On y trouve du folk, des ballades anglaises, d’Écosse, d’Irlande transmises de génération en génération. Les débuts du jazz, un peu de blues… Smith s’est notamment inspiré d’une liste d’une centaine de références établie par son glorieux aîné. « Lomax était tombé sur une compagnie de disques qui avait fait faillite. Avec ses assistants, il avait tout écouté et jeté ce qui ne l’intéressait pas par la fenêtre (rires). Smith a puisé certains titres dans cette sélection et a eu recours à la numérologie et aux sciences obscures dont il était fan pour établir sa compilation. »

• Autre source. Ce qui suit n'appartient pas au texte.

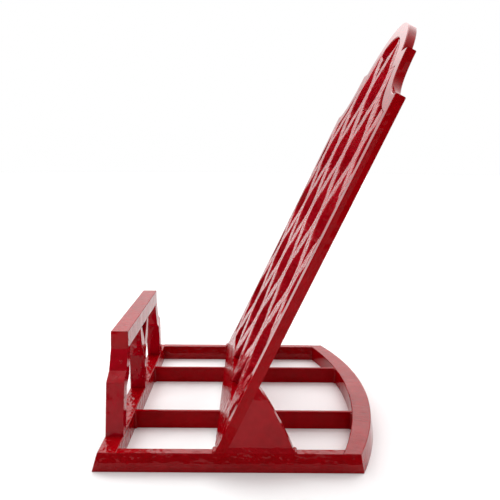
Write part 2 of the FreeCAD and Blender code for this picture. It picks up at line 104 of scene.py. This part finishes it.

Leurs influences respectives? Compliquées à comparer, avoue Bram. « Lomax a découvert des artistes comme Muddy Waters. Sans lui, on n’aurait sans doute jamais eu les Stones par exemple. L’influence d’Harry Smith est plus difficile à quantifier, déjà parce que son travail a pris beaucoup de temps à être reconnu. Disons qu’elle s’est déclinée en deux temps. L’anthologie a reçu des Grammy Awards en 1997 à l’occasion de sa réédition en CD. Elle a marqué des artistes comme Beck et Jeff Tweedy. Et si elle ne s’était pas bien vendue au moment de sa sortie en 1952, elle avait déjà touché les musiciens du Greenwich Village. Notre génération a Internet et peut trouver tout ce qu’elle veut sur YouTube. Mais Bob Dylan et Joan Baez n’avaient pas accès à tout ça. Smith les a mis en contact avec leur héritage musical. »

En attendant Sam Amidon

Pour leur work in progress à l’Ancienne Belgique, les Golden Glows ont donc puisé çà et là parmi les titres de Dick Justice, Mississippi John Hurt, Charley Patton et autre Jilson Setters… « Ce ne sont pas tout à fait des reprises. On essaie d’amener quelque chose d’original. On a trois voix, des harmonies, des arrangements. On a repris une murder ballad plutôt joyeuse de la Carter Family par exemple. On l’a adaptée en mode mineur et lent pour en faire une chanson plus triste et dramatique. »

Toujours très méthodique et réfléchi dans sa douce folie, Kurt Overbergh a établi une liste de dix principes pour sa série d’événements. Histoire d’élargir le spectre tout en fixant les règles du jeu. « Je permets par exemple aux artistes d’incorporer des morceaux de leurs propres chansons que l’Anthology aurait influencés. Ou de prendre des B-sides des titres compilés par Harry Smith. Une des règles dit qu’il ne faut pas copier les morceaux mais en toucher l’essence. » Les Glows se servent de leurs concerts comme d’un laboratoire. Ils font évoluer les titres et en proposent au moins un nouveau chaque mois… La suite du projet est déjà en préparation. « Chaque année, à mon avis pendant six ou sept ans, nous allons demander à un artiste de puiser dans l’anthologie les morceaux qu’il désire et l’inviter à les présenter chez nous, achève le directeur artistique. Nous avons confirmé Sam Amidon pour l’an prochain. Et j’en ai notamment déjà parlé à Bill Callahan, Billy Bragg, Jeff Tweedy de Wilco, Guy Garvey d’Elbow et Phil Elverum de Mount Eerie. Ils se sont tous montrés très intéressés. »

The Golden Glows Presents The Anthology of American Folk Music, le 27/08 au Parc de Bruxelles (Feeërieën). Entrée gratuite.